Building on the current findings, several avenues for future research and development are recommended:

• Dataset Expansion: Collecting larger datasets from diverse environments and populations will enhance model accuracy and generalisability.
• Feature Augmentation: Expanding input features to include physiological signals, activity data, or contextual information will provide a more comprehensive understanding of stress factors.
• Edge Device Deployment: Developing lightweight versions of the models for deployment on edge devices can enable real-time stress monitoring and feedback in resource-constrained settings.

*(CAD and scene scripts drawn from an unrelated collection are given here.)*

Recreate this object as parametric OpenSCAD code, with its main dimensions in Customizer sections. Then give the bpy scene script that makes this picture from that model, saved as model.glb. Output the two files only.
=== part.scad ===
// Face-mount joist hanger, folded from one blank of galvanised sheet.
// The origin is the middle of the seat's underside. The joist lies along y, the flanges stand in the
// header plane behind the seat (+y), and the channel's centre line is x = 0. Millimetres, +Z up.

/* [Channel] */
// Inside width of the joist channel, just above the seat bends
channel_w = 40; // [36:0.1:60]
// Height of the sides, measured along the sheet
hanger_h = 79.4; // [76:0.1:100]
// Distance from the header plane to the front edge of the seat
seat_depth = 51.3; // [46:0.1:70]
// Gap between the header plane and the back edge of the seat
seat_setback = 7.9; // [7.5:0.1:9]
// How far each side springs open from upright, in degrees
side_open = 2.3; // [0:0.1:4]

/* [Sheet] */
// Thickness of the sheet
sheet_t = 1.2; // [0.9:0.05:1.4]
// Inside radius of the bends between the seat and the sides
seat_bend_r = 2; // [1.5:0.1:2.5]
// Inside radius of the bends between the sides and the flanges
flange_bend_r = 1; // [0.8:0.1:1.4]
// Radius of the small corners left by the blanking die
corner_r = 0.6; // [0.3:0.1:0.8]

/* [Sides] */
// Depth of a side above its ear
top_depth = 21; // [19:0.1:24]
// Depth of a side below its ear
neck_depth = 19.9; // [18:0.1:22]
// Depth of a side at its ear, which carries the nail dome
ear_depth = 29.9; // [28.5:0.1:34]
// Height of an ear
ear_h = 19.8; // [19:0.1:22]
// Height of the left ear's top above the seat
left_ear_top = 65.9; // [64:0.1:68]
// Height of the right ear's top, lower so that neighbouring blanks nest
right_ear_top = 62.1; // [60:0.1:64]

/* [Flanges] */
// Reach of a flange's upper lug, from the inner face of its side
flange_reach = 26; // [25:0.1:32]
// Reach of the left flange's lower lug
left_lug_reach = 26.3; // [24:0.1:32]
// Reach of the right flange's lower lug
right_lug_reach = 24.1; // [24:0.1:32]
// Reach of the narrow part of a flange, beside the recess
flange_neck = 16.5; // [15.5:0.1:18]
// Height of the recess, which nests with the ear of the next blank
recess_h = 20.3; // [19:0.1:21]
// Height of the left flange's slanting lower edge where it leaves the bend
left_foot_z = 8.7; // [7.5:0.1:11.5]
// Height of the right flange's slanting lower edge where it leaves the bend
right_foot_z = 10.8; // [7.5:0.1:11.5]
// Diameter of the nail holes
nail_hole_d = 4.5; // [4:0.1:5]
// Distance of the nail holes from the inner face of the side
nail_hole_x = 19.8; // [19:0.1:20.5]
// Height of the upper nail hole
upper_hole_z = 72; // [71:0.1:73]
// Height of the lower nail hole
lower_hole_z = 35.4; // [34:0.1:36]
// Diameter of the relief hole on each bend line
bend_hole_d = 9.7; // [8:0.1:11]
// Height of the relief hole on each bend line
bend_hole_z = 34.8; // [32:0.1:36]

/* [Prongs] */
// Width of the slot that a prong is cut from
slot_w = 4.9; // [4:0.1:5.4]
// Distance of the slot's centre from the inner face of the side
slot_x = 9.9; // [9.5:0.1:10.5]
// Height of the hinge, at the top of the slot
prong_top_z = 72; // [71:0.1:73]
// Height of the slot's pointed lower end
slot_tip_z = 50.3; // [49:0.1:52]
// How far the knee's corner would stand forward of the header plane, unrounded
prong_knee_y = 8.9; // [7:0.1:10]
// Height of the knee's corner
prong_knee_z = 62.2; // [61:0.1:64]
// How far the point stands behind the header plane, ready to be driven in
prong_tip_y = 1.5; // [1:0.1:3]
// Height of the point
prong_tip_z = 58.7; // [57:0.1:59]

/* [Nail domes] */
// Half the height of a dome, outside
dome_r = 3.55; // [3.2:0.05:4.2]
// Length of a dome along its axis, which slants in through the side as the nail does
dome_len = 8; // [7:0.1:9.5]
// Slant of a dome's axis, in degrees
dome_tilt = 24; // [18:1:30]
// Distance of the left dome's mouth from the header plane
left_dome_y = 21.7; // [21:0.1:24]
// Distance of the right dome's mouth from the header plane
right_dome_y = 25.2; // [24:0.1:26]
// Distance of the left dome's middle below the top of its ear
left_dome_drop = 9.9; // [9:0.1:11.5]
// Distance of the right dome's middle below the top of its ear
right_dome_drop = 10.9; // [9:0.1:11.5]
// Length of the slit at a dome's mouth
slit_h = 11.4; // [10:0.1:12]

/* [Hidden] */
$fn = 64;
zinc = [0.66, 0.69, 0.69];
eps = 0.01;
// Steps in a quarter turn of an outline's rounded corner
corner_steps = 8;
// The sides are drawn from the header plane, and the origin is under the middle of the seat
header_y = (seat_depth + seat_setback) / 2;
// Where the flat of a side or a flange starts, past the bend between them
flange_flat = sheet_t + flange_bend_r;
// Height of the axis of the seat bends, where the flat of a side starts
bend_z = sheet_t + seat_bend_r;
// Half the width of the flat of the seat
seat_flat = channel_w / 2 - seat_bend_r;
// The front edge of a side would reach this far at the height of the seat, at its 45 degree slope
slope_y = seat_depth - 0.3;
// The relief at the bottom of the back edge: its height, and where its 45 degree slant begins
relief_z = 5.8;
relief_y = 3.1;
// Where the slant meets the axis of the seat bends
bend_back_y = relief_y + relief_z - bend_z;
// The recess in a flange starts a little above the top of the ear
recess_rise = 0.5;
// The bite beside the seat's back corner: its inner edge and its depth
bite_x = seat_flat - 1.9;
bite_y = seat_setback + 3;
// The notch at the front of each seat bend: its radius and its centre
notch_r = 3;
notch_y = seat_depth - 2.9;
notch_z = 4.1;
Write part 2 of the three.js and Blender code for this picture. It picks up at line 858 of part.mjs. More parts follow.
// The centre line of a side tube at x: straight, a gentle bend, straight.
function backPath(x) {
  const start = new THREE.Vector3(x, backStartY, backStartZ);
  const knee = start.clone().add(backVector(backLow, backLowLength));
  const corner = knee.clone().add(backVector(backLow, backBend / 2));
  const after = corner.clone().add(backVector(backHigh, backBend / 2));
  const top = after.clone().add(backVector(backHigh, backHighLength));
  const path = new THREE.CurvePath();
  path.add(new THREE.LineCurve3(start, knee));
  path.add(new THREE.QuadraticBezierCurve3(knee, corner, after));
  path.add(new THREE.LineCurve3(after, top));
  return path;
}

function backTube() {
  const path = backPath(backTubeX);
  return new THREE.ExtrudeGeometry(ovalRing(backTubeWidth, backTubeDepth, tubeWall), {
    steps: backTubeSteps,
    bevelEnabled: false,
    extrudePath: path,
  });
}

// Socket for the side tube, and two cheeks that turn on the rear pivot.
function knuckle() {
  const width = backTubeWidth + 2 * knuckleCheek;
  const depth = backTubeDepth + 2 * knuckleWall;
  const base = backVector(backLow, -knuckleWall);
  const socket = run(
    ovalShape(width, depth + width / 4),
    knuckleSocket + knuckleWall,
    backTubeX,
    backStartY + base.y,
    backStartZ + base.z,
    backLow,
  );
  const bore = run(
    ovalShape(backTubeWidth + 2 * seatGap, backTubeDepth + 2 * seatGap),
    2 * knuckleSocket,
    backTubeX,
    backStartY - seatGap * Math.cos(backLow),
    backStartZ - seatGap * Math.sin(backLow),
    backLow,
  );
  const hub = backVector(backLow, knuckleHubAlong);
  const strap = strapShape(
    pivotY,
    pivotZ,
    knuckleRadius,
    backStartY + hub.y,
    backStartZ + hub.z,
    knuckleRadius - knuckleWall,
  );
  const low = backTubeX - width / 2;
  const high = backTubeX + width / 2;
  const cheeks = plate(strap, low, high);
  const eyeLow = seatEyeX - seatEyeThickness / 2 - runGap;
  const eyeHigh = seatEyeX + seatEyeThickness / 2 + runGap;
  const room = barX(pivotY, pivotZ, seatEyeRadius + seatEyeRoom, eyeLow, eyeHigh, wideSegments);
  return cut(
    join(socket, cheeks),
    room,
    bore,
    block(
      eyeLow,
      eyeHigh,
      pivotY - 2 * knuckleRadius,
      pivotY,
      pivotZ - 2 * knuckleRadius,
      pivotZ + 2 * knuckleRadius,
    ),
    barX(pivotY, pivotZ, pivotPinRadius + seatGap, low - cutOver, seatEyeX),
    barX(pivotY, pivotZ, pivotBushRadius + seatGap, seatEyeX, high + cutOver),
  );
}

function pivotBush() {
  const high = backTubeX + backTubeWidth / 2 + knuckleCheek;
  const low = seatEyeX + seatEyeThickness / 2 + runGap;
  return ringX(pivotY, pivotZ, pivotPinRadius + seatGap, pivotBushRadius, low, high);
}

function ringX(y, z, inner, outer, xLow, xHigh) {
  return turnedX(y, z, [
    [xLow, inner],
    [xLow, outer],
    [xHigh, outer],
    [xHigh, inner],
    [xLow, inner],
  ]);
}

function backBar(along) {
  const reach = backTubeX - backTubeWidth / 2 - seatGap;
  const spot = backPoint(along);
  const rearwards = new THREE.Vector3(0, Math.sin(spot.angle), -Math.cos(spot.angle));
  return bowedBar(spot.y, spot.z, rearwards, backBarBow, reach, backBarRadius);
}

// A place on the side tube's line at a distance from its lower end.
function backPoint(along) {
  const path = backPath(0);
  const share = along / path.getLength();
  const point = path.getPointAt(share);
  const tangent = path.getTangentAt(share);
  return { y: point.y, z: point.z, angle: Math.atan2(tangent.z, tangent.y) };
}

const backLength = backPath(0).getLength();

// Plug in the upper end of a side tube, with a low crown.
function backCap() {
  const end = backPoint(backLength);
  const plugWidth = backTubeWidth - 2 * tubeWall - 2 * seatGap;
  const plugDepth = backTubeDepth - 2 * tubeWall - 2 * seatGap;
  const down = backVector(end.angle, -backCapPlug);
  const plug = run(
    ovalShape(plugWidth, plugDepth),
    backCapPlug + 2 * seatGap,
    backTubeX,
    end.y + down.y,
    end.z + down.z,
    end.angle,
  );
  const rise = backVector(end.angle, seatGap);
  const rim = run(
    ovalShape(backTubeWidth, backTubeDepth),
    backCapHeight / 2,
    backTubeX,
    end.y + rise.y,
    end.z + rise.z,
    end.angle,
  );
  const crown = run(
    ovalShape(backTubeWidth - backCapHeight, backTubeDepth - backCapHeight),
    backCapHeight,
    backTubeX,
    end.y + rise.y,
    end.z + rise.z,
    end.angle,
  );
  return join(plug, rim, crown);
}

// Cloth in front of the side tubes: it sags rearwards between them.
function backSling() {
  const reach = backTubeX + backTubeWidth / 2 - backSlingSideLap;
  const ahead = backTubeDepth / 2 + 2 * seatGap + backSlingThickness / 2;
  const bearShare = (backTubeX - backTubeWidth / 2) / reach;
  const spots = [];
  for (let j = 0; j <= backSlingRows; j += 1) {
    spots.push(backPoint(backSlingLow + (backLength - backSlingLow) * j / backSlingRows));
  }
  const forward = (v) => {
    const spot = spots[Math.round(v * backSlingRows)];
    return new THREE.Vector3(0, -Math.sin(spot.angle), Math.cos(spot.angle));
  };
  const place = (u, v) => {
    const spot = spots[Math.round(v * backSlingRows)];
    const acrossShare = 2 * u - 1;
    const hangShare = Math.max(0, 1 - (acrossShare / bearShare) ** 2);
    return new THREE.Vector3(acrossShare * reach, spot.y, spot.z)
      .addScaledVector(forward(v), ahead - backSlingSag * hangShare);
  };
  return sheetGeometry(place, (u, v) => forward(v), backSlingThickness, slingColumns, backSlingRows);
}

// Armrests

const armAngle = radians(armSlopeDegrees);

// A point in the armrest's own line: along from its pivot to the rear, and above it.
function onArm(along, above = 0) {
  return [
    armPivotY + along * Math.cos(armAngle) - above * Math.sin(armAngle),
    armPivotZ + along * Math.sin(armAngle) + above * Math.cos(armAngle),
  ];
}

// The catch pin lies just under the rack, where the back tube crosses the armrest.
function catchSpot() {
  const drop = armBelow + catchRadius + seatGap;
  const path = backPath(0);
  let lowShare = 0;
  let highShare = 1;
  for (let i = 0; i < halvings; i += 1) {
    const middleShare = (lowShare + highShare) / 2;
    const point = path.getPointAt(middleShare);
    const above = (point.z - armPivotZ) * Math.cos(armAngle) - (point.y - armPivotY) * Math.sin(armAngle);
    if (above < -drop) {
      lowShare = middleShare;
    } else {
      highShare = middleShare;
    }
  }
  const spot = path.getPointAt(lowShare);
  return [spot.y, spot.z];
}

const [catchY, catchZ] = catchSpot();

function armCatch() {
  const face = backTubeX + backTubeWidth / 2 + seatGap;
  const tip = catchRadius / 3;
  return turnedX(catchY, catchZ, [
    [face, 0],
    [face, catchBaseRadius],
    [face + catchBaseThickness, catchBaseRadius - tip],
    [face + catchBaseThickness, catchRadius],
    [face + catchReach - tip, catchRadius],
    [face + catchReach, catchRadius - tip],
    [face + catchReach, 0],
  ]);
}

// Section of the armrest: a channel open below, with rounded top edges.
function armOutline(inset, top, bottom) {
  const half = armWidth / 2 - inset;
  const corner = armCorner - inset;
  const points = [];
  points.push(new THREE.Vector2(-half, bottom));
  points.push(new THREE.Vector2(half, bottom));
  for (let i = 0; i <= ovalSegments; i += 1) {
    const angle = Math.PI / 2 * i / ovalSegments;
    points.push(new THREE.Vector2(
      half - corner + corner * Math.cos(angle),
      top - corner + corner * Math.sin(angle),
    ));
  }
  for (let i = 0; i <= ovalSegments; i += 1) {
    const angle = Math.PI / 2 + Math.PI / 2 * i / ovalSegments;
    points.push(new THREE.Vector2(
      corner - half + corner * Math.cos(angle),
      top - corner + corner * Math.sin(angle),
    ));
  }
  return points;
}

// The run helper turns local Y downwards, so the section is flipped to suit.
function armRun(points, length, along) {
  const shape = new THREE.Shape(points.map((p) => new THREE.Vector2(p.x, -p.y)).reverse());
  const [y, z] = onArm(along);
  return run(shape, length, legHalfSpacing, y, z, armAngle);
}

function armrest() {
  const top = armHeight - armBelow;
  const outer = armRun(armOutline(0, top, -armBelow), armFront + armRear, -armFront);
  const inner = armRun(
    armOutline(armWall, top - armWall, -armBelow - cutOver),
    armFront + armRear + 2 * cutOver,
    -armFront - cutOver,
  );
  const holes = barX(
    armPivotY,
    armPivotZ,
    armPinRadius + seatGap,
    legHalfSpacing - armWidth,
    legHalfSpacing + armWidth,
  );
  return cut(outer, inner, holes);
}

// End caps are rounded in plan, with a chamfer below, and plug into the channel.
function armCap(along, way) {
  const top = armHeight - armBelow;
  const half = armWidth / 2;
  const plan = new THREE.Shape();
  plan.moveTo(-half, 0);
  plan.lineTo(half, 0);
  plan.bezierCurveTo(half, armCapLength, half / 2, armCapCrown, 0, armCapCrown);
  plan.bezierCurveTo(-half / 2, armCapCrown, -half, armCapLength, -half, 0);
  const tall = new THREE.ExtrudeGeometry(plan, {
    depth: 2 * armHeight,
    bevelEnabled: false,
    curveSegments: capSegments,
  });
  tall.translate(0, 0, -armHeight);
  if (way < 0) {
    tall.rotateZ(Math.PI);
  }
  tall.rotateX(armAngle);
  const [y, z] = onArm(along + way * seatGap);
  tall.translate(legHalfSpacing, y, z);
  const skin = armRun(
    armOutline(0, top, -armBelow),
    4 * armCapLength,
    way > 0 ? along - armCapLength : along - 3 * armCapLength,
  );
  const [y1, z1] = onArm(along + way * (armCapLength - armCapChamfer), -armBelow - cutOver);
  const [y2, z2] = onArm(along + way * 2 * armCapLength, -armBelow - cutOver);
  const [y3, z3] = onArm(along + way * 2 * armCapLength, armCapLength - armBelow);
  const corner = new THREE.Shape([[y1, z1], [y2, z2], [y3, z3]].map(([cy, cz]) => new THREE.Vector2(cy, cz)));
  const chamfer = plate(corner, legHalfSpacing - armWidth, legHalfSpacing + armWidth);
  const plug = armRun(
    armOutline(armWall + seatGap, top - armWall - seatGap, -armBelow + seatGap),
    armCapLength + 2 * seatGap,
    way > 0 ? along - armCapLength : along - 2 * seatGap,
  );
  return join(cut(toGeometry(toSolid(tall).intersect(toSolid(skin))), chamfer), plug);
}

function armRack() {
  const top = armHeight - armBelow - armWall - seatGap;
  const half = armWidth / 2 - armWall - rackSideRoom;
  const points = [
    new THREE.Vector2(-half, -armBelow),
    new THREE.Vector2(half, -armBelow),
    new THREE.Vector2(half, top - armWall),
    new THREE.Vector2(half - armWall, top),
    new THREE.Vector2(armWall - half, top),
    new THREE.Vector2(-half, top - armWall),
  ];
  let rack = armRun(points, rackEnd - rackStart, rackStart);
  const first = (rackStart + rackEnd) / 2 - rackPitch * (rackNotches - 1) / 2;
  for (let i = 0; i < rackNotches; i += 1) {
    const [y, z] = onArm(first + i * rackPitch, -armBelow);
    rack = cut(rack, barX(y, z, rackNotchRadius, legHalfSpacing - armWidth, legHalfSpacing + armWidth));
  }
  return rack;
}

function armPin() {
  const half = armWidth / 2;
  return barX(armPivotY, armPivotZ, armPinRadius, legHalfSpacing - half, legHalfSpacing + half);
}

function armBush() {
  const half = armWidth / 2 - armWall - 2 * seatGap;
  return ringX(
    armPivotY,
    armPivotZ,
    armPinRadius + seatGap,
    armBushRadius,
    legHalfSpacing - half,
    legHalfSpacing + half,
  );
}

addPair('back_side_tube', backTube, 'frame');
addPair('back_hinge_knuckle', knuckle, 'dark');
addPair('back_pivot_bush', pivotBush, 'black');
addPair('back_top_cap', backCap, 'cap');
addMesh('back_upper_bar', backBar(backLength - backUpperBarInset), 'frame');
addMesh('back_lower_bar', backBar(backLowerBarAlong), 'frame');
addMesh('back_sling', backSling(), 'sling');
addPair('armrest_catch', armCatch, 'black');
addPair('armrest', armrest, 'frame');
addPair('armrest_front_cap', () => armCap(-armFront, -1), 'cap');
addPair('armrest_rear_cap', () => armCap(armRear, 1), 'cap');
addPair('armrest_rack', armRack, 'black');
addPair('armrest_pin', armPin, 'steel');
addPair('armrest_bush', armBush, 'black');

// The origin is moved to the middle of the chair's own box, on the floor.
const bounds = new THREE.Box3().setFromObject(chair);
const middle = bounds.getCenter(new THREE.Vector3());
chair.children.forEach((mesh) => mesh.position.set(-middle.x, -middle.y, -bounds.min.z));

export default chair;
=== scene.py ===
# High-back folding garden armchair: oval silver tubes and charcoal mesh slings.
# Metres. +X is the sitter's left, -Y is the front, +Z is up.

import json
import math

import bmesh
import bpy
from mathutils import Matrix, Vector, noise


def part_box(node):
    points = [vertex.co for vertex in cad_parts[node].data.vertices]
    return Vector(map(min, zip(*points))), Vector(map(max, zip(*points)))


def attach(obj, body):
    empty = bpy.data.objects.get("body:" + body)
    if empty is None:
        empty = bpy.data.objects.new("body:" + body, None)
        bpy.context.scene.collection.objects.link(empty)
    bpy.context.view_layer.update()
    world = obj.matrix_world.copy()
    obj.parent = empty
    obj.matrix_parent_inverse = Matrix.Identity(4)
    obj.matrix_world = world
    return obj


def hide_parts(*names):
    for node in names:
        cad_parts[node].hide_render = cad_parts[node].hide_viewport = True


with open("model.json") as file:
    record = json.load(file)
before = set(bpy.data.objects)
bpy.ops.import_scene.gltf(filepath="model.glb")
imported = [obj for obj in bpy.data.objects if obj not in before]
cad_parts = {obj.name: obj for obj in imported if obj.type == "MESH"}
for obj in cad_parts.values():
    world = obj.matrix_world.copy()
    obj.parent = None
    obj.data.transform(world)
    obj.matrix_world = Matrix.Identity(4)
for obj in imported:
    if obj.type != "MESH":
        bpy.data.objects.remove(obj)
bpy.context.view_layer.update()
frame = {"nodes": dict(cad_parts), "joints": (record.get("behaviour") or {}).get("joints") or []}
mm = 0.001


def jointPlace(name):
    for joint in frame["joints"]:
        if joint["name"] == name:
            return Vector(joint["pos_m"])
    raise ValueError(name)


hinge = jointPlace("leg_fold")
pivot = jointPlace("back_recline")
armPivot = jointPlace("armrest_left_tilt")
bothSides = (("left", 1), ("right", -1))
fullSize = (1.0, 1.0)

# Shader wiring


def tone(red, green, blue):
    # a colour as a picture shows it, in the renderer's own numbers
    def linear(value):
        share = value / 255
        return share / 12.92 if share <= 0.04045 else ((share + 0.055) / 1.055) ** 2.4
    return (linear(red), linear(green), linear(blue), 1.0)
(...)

• Adaptive Models: Designing adaptive models that learn individual users’ stress responses over time can improve the system’s personalisation and accuracy.
• Integrated Intervention Systems: Combining stress monitoring with intervention mechanisms, such as environmental adjustments or relaxation prompts, can create a holistic stress management solution.
• Data Augmentation and Class Imbalance Mitigation: Addressing the challenge of class imbalance in stress detection systems, and incorporating techniques such as oversampling, synthetic data generation, or cost-sensitive learning to create more robust models, can improve performance and fairness, especially when dealing with underrepresented stress levels in the data.

These directions aim to refine the system and broaden its applicability, ensuring a more impactful contribution to the field of stress management and mental well-being.